■ Dataset excerpts
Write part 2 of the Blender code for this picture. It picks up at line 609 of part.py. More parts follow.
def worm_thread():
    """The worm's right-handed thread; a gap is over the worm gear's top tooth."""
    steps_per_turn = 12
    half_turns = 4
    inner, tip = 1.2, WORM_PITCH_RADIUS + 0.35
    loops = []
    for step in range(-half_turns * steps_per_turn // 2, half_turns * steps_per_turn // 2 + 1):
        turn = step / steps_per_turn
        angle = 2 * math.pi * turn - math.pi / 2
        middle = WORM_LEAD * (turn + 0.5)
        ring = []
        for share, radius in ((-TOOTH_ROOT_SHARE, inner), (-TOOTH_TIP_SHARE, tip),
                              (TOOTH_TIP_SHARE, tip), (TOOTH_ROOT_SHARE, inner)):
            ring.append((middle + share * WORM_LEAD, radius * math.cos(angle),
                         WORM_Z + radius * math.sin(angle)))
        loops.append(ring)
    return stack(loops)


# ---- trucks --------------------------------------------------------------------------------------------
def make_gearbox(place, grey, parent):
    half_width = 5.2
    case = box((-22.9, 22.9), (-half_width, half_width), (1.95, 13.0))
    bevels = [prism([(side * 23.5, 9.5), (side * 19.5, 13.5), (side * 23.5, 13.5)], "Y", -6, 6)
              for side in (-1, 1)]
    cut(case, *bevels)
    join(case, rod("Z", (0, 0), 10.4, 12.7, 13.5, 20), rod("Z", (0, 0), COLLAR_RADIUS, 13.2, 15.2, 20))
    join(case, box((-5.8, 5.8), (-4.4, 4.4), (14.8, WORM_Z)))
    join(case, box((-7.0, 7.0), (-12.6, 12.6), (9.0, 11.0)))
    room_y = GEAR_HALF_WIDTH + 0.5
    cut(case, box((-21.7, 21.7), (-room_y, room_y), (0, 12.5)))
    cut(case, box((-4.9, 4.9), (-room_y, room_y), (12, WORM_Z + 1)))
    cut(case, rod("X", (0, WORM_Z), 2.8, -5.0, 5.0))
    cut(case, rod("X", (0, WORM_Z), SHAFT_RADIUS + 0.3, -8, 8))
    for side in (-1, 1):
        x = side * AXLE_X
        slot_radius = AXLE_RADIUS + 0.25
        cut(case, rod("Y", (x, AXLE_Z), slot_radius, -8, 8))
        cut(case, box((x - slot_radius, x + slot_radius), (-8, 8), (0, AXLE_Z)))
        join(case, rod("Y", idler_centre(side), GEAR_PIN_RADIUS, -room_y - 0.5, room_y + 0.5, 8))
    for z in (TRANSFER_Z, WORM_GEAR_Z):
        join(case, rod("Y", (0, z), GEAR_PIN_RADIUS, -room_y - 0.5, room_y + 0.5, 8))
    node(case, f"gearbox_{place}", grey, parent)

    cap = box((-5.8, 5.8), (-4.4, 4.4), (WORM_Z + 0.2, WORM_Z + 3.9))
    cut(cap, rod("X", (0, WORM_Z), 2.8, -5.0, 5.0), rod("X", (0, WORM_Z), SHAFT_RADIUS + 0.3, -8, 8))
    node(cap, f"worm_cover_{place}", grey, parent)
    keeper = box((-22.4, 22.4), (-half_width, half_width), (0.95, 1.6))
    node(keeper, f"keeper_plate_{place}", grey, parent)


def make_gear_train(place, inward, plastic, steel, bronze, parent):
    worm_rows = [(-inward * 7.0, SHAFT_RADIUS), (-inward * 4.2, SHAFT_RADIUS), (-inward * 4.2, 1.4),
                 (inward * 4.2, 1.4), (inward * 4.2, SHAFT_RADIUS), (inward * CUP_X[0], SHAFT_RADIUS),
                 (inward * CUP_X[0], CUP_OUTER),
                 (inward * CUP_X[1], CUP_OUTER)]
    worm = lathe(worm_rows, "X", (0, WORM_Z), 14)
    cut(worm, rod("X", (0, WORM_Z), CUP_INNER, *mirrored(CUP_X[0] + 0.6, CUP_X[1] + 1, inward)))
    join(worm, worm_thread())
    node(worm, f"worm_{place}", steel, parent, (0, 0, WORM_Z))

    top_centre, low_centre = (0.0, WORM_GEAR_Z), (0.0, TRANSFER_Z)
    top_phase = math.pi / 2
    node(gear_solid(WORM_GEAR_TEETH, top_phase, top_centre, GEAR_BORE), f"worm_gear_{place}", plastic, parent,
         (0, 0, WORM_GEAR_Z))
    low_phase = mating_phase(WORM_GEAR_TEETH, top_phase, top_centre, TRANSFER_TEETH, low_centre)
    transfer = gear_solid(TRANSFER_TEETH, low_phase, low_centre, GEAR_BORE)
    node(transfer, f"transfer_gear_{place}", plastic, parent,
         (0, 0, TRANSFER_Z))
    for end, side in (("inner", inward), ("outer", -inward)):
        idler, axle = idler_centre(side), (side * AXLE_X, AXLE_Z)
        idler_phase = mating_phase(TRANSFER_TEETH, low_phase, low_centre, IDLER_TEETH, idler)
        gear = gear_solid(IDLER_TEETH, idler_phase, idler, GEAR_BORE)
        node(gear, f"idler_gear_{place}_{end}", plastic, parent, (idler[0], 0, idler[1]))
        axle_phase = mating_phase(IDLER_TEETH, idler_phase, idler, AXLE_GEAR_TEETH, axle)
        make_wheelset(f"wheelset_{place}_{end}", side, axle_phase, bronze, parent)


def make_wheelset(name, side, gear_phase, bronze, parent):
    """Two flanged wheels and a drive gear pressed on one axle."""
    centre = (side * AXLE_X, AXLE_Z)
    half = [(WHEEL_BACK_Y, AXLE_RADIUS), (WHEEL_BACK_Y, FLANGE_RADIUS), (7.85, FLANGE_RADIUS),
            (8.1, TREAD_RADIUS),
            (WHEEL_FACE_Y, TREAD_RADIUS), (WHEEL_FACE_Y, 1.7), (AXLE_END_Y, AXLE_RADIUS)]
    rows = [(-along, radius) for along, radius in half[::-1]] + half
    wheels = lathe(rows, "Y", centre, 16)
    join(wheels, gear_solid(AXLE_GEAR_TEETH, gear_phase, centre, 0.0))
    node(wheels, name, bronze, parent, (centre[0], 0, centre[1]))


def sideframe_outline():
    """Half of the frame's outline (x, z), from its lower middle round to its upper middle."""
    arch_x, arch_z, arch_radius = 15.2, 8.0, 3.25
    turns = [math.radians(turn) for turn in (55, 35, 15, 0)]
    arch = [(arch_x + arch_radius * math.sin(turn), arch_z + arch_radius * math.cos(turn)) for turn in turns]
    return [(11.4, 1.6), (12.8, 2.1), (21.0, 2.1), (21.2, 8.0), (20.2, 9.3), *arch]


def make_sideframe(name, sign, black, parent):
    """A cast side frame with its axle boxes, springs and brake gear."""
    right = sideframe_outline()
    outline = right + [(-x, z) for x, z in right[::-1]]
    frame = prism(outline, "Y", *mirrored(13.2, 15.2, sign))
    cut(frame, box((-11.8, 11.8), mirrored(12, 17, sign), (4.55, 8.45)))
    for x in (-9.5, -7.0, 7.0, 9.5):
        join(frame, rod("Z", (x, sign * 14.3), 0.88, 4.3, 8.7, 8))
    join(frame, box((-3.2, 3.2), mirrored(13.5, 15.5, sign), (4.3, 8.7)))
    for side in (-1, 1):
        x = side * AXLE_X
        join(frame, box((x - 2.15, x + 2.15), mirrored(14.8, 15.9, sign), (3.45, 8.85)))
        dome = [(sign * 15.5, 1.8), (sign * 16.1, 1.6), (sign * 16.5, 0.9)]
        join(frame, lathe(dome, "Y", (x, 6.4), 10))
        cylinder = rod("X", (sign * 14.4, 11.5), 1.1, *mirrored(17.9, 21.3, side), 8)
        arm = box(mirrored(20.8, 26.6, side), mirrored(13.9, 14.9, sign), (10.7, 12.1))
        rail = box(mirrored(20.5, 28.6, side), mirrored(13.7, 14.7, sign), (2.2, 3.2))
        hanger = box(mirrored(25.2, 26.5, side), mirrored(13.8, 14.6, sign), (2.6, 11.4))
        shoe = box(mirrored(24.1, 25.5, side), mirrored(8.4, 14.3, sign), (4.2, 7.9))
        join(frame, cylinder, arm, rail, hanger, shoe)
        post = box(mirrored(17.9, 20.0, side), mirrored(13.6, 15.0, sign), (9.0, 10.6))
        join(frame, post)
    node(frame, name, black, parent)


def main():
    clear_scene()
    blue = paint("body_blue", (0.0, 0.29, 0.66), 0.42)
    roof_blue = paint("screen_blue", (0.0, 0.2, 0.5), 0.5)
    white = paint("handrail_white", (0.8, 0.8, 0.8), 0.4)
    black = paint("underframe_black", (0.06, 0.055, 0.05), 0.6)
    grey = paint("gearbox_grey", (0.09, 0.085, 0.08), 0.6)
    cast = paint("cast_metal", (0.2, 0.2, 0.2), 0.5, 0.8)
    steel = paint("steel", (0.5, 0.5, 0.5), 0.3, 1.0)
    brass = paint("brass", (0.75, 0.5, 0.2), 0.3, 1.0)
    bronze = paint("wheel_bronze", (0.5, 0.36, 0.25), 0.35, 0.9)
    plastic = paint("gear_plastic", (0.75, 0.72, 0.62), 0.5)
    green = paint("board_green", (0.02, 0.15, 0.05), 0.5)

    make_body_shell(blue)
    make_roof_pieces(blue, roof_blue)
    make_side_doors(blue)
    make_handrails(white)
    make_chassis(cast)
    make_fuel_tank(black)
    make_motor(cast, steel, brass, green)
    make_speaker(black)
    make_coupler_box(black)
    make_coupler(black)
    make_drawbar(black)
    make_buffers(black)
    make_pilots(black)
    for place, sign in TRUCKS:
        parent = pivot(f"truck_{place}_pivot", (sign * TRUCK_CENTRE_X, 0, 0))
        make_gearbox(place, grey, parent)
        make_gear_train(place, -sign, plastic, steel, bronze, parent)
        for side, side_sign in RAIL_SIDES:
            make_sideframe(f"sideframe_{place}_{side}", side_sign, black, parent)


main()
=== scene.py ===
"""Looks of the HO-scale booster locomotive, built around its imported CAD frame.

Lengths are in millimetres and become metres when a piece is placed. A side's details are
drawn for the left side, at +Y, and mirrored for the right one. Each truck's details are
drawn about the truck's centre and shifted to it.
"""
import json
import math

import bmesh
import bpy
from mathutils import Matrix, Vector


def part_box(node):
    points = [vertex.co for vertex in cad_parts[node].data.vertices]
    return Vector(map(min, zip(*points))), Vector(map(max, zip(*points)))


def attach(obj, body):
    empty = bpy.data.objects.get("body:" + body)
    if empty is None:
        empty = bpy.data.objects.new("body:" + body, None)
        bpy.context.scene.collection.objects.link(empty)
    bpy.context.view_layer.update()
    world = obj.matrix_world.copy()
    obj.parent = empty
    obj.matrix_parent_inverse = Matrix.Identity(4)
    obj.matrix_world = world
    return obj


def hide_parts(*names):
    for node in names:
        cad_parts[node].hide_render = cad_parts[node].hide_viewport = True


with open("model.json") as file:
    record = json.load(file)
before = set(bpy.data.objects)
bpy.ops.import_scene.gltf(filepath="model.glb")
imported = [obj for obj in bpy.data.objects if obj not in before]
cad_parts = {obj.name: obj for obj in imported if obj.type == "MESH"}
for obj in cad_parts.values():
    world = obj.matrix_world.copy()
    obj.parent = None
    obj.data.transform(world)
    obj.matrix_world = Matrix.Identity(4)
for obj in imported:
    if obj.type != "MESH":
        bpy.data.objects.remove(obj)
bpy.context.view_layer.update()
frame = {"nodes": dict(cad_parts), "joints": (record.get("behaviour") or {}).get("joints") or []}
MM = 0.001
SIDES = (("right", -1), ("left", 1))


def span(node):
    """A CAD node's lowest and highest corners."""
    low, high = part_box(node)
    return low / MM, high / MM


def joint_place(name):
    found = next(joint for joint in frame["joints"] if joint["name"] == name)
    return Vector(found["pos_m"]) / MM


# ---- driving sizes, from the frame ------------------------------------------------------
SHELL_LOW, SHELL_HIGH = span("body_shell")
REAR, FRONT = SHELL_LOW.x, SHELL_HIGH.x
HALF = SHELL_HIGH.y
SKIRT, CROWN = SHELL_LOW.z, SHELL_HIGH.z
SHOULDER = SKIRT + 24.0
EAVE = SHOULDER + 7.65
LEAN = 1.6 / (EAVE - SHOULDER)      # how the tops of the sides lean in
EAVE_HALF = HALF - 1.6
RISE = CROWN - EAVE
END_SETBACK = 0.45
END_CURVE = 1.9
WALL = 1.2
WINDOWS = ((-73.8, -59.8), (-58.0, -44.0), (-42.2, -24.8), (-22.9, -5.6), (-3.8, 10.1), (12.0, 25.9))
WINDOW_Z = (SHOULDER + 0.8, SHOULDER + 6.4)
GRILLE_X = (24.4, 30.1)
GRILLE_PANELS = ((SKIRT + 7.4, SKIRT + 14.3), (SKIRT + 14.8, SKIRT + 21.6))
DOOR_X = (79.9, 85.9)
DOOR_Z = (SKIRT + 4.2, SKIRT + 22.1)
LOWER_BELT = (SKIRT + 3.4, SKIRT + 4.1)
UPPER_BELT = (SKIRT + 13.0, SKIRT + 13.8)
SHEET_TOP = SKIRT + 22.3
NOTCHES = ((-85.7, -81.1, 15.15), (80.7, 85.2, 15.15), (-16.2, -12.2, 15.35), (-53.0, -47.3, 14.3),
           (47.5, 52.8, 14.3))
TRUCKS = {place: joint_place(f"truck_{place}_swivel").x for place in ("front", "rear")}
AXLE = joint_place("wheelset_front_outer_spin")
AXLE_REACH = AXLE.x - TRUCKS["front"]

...

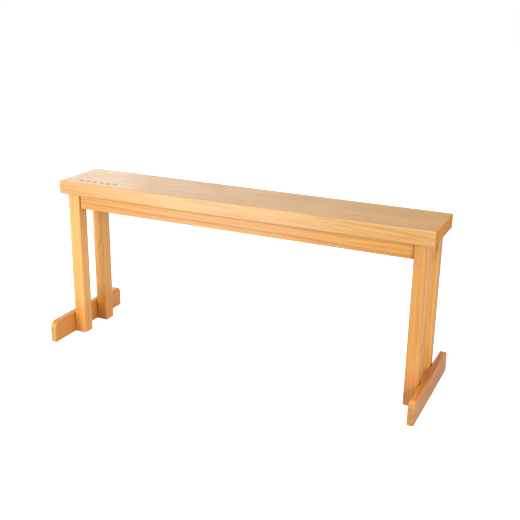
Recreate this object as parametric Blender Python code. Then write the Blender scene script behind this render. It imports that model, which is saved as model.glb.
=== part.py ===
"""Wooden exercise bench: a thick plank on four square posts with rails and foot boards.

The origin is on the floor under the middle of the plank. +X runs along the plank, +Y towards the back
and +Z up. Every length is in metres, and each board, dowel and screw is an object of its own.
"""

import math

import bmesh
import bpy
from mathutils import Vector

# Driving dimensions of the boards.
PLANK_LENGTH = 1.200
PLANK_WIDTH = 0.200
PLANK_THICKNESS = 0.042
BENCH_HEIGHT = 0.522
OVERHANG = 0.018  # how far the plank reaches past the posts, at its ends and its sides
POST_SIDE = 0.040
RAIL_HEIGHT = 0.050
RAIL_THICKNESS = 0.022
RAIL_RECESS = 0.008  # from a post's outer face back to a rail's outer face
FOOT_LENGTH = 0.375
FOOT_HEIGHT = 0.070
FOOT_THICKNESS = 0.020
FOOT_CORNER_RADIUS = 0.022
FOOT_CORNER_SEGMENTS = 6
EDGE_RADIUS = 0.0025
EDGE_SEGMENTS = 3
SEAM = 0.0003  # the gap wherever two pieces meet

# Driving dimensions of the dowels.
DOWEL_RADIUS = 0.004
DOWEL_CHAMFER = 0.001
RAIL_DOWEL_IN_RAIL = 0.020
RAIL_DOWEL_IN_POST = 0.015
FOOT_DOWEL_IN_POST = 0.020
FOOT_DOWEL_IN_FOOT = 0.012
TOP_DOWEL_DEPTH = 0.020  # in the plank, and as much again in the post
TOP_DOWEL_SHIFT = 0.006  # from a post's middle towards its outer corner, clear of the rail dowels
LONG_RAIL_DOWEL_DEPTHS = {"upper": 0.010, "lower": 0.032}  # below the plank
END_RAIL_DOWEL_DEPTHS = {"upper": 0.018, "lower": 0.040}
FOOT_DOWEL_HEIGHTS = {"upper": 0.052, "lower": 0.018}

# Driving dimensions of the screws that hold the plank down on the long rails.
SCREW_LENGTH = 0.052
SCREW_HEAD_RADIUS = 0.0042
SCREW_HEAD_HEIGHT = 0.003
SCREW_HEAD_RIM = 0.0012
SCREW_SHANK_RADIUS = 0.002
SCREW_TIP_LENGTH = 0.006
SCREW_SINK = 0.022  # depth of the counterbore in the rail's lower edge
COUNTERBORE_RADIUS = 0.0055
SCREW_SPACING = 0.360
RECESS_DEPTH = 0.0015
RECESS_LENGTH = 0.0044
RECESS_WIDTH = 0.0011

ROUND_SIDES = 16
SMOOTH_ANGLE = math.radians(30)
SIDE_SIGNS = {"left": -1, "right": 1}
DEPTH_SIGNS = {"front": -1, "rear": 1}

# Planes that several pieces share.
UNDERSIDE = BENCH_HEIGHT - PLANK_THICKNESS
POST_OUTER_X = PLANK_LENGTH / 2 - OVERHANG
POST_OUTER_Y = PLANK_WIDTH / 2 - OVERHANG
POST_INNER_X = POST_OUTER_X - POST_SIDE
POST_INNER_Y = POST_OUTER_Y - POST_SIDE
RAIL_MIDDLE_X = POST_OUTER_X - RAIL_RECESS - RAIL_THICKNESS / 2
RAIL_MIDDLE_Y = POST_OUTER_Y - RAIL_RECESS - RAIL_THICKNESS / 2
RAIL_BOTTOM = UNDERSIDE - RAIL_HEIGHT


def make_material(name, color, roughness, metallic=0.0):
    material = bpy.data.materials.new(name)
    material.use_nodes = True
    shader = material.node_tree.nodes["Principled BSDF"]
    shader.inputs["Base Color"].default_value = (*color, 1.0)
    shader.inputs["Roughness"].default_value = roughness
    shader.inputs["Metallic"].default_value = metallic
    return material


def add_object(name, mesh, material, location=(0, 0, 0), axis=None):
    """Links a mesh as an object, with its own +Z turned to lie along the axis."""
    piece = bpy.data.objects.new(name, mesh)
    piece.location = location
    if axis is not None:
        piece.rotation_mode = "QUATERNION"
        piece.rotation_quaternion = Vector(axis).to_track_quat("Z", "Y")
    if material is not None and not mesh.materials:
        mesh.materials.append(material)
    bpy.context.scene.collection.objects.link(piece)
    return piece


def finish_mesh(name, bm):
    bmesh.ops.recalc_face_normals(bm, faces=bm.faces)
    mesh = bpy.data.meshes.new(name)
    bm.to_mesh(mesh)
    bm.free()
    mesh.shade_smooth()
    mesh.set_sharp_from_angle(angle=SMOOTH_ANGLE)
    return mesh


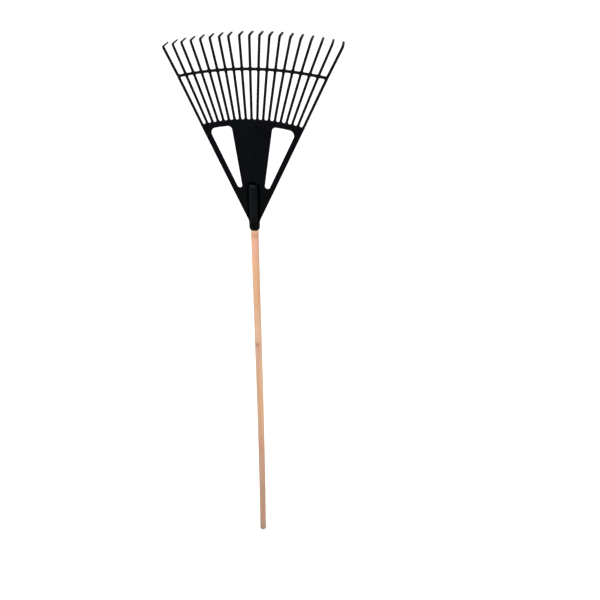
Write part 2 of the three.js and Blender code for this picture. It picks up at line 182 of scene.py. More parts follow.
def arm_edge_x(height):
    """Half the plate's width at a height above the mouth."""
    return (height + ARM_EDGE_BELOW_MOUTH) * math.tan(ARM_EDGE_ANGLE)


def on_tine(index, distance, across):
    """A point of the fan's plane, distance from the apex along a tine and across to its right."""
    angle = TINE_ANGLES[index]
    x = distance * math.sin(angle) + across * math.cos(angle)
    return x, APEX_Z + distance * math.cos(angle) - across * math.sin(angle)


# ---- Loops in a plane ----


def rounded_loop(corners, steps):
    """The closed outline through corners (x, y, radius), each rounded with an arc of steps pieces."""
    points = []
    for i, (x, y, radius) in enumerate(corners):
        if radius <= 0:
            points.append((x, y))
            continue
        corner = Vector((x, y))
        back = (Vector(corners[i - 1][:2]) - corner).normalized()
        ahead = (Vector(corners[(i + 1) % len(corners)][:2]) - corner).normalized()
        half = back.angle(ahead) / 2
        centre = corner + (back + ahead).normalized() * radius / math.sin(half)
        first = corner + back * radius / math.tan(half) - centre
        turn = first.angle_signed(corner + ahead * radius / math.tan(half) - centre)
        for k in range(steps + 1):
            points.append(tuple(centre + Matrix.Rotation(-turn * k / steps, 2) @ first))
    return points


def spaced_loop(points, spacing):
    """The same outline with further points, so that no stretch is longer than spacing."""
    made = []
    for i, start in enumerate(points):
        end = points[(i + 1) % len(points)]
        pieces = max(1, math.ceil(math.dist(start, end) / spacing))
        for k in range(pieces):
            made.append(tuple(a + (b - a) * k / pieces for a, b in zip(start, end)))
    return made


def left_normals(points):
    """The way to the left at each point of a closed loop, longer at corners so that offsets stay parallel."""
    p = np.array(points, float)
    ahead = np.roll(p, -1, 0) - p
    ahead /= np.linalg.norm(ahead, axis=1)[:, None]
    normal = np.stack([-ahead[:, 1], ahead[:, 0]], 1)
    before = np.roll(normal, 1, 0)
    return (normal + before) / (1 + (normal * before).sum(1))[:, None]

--

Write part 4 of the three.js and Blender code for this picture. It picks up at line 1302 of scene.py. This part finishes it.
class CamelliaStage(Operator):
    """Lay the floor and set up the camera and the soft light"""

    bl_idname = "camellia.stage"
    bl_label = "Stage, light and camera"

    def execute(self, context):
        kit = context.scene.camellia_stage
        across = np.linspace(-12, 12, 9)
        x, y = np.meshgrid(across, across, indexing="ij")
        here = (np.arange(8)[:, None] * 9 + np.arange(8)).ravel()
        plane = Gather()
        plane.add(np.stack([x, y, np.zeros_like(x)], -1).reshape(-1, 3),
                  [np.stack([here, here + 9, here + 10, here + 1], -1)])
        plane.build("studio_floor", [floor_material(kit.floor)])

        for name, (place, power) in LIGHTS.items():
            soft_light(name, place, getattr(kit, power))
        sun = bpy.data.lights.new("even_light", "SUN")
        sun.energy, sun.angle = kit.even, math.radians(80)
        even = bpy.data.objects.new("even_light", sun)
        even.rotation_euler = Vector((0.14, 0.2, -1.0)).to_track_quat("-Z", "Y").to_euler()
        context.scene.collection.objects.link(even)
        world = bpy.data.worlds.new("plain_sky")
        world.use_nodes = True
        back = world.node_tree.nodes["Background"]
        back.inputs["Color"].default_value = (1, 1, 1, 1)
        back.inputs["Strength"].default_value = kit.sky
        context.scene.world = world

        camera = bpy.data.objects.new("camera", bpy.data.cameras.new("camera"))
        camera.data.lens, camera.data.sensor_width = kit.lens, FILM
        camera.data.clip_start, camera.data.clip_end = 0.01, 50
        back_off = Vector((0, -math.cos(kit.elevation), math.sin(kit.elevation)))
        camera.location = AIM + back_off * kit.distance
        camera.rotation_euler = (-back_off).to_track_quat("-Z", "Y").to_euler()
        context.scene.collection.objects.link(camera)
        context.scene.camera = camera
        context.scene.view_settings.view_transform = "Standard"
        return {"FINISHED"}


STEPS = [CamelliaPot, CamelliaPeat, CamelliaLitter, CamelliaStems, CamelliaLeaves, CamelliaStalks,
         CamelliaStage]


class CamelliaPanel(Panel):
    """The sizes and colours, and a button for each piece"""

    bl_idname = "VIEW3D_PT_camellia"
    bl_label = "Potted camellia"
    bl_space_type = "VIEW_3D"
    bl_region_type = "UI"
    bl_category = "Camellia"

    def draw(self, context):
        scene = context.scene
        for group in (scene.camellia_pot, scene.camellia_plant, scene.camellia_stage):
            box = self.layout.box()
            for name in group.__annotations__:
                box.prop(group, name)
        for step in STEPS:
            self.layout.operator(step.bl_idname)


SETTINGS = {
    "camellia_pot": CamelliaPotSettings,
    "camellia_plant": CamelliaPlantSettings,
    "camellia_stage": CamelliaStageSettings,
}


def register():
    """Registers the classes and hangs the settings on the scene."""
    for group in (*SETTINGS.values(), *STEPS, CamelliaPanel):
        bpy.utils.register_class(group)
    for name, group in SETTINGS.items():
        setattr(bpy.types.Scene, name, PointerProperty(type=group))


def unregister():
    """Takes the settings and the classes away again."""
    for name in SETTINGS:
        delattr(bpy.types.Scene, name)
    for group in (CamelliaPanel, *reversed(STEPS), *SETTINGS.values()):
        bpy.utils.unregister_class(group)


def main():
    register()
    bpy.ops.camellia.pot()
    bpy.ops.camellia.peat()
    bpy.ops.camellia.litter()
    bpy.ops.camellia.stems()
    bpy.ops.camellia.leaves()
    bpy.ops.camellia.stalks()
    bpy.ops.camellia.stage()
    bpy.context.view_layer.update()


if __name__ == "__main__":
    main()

■ Given instruction
Print exactly the run of lines that starts at the line with "make_body_shell(blue)" and ends at the line with "if empty is". Leave out every other line.

■ Answer to the problem
    make_body_shell(blue)
    make_roof_pieces(blue, roof_blue)
    make_side_doors(blue)
    make_handrails(white)
    make_chassis(cast)
    make_fuel_tank(black)
    make_motor(cast, steel, brass, green)
    make_speaker(black)
    make_coupler_box(black)
    make_coupler(black)
    make_drawbar(black)
    make_buffers(black)
    make_pilots(black)
    for place, sign in TRUCKS:
        parent = pivot(f"truck_{place}_pivot", (sign * TRUCK_CENTRE_X, 0, 0))
        make_gearbox(place, grey, parent)
        make_gear_train(place, -sign, plastic, steel, bronze, parent)
        for side, side_sign in RAIL_SIDES:
            make_sideframe(f"sideframe_{place}_{side}", side_sign, black, parent)


main()
=== scene.py ===
"""Looks of the HO-scale booster locomotive, built around its imported CAD frame.

Lengths are in millimetres and become metres when a piece is placed. A side's details are
drawn for the left side, at +Y, and mirrored for the right one. Each truck's details are
drawn about the truck's centre and shifted to it.
"""
import json
import math

import bmesh
import bpy
from mathutils import Matrix, Vector


def part_box(node):
    points = [vertex.co for vertex in cad_parts[node].data.vertices]
    return Vector(map(min, zip(*points))), Vector(map(max, zip(*points)))


def attach(obj, body):
    empty = bpy.data.objects.get("body:" + body)
    if empty is None:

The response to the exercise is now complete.